First of all, the hot-or-not dating app is far from the first to change its pricing for one group of people, for one reason or another. Does anyone remember the report about Orbitz showing Mac users higher prices than PC users?
The examples of price differentiation go on and on. Car insurance companies charge higher premiums for red cars, sports cars, or—brace yourselves—lower credit scores. Health insurance companies charge higher prices for older people, or people that represent a higher risk. Airlines charge more for flights the closer they are to leaving. Price discrimination is everywhere. Typically, it’s called “smart business.”
I’m by no means a hardcore capitalist, not even close, but even I see most of these examples as free market capitalism.
Companies in this country are encouraged to look at the market and maximize profit and shareholder value. It’s why Uber is still growing despite using surge pricing during catastrophes and why Morgan Stanley survived the housing market collapse: because we applaud profits.
So if it isn’t ageist, and it is capitalistic, why is it stupid?
The Free Market Advantage
In a competitive market, one beautiful thing is that customers have choice. Don’t like the price on Orbitz? Go to Priceline. Don’t want to pay Allstate’s high premiums? Name your own price with Progressive. Don’t like your healthcare insurance premiums with Aetna…um, well, you may be stuck because I’ve found everything else is pretty bad, too.
But healthcare aside, the free market means products that appeal to customers can succeed, and in the absence of a good solution competitors can easily come into the market and capture a share of disgruntled customers. This is typically done by alleviating the pain points that currently exist. So riddle me this: how hard is it to disrupt Tinder at this point?
Not hard at all. It’s incredibly easy to replace. Tinder doesn’t have a single thing that makes the platform unique. I could build a hot or not site by this evening if I chose to. In fact, here are four more already on the market: Hinge, Bumble, Wyldfire, and OKCupid. Each of these sites has a right and left swipe. Each are either free or have a free option.
So Tinder’s price is inconsistent with value. In terms of pricing, Tinder didn’t add additional value for the monthly cost, in fact, in one case they are asking you to pay for features you once had for free. In the old free Tinder you could swipe on however many people you wanted. Now, you Tinder is incentivizing the paid upgrade by making unlimited swipes a “premium feature.”
Whether you’re under 30 or over 30, spending $10 or $20, the cost of Tinder is comparable to the other dating sites, and therefore way off because we should clarify: It’s not a dating site! There’s virtually no profile, and there is no compatibility algorithm. It’s a hot-or-not messenger.
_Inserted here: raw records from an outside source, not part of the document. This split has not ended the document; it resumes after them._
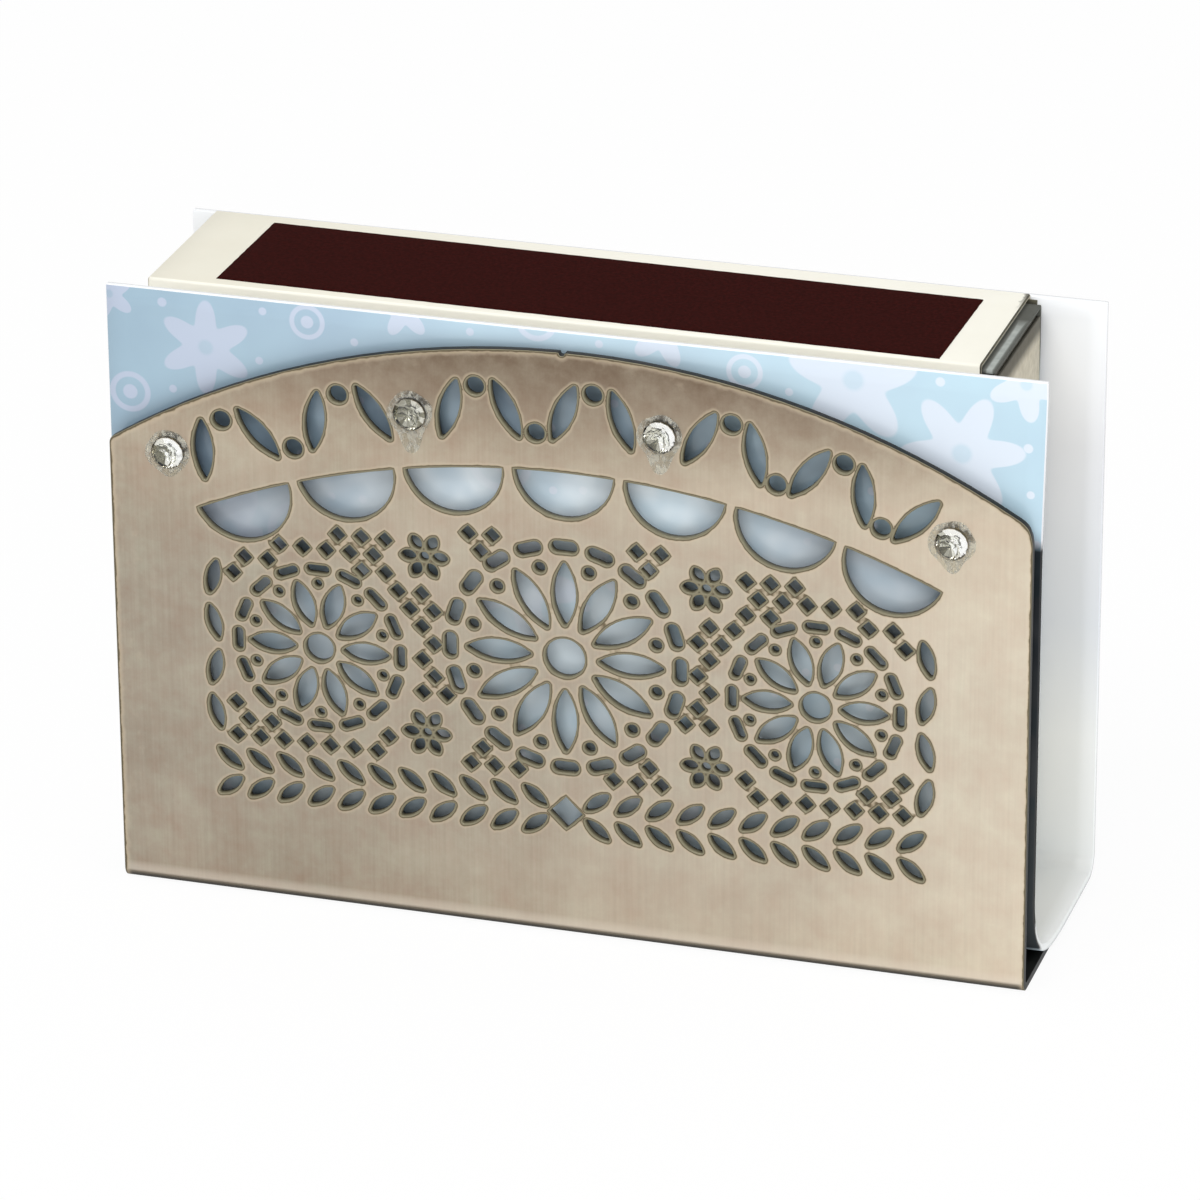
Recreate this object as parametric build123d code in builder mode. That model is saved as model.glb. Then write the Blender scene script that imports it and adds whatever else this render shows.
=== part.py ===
"""Matchbox holder: a printed sheet folded into an open trough, a pierced steel front
folded under it, four round crystals, and the matchbox that stands in the trough.

Millimetres. X runs along the holder, Y from its front to its back, Z up.
The origin is under the middle of the whole object, on the surface that it stands on.
"""

import os
from math import asin, cos, degrees, radians, sin, sqrt

from build123d import *

os.makedirs("parts", exist_ok=True)

# Printed liner: one sheet folded into a U, open at the top and at both ends
liner_width = 120.0
holder_depth = 34.4
holder_height = 80.6
back_wall_height = 79.3
liner_thickness = 1.0
liner_front_bend = 10.5
liner_back_bend = 3.0

# Pierced steel plate: an arched front folded under the liner
plate_width = 118.8
plate_thickness = 1.0
plate_gap = 1.2
plate_bend = 1.6
plate_shoulder_height = 61.6
plate_crown_height = 78.8
plate_arch_shift = 1.0
plate_left_corner_radius = 1.2
plate_right_corner_radius = 4.0

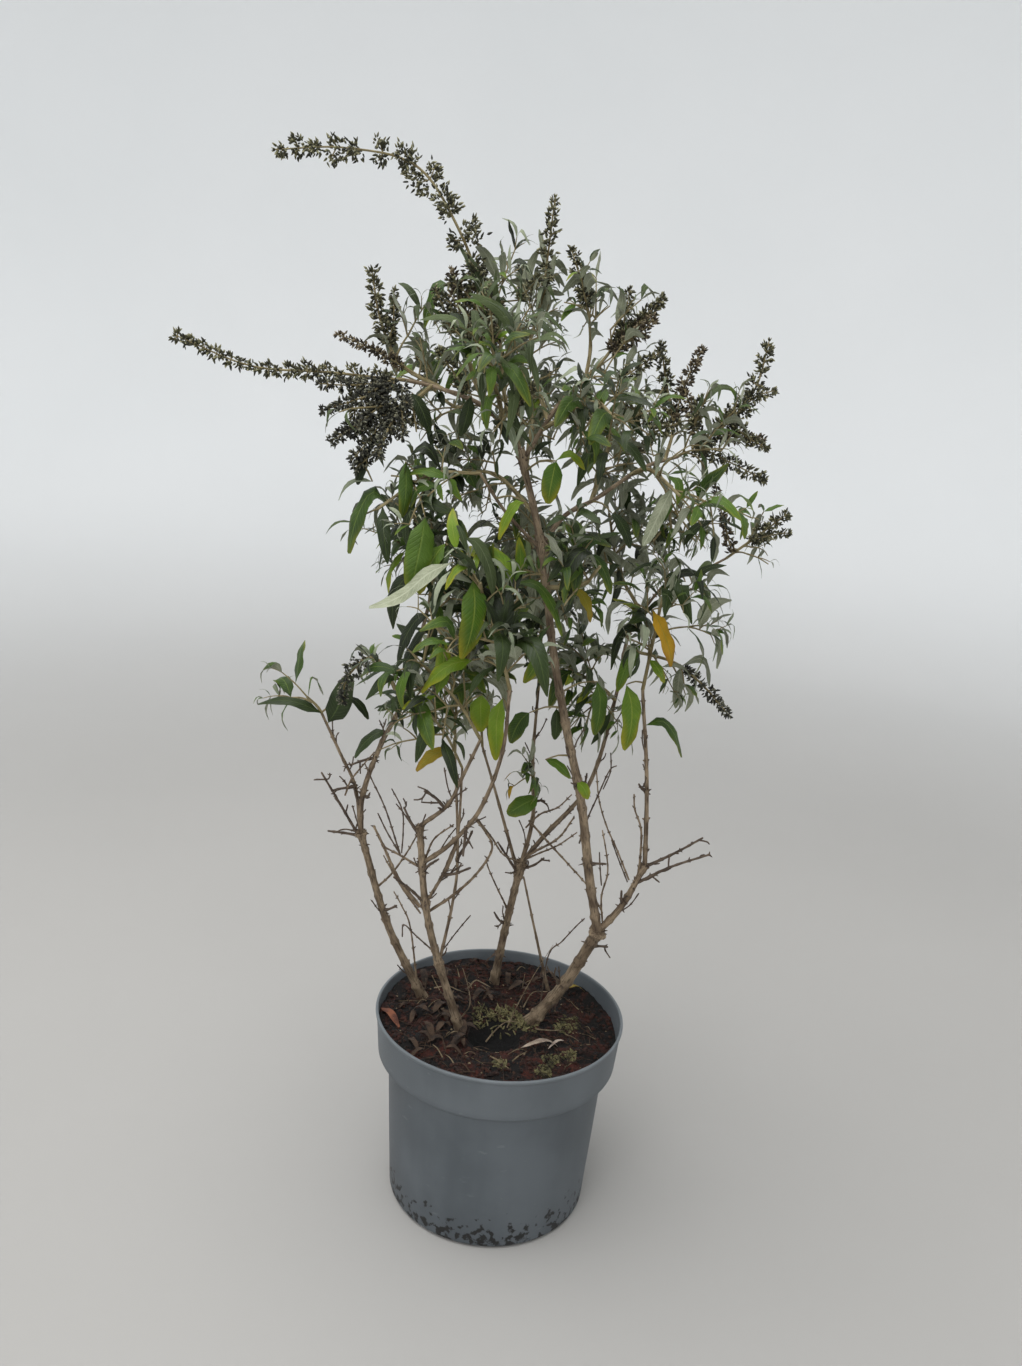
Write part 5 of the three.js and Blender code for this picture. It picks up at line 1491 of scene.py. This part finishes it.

Paying for a dating site is the hallmark of someone who is serious about dating … there is nothing serious about Tinder. So if you’re serious about dating, which site do you choose for your $10 or $20?
Wait a minute.
Tinder is owned by IAC, which owns Match.com, OKCupid, and How About We.
Given their extensive experience in online dating it’s surprising that they would implement pricing that’s so sure to drive away older users from Tinder to more serious pay sites like … Match.com and OKCupid.
Oh.
That’s it! The pricing move isn’t stupid, it’s genius! The goal is to get rid of people who belong on a more serious dating site.
I take it all back; the pricing is brilliant. And not ageist.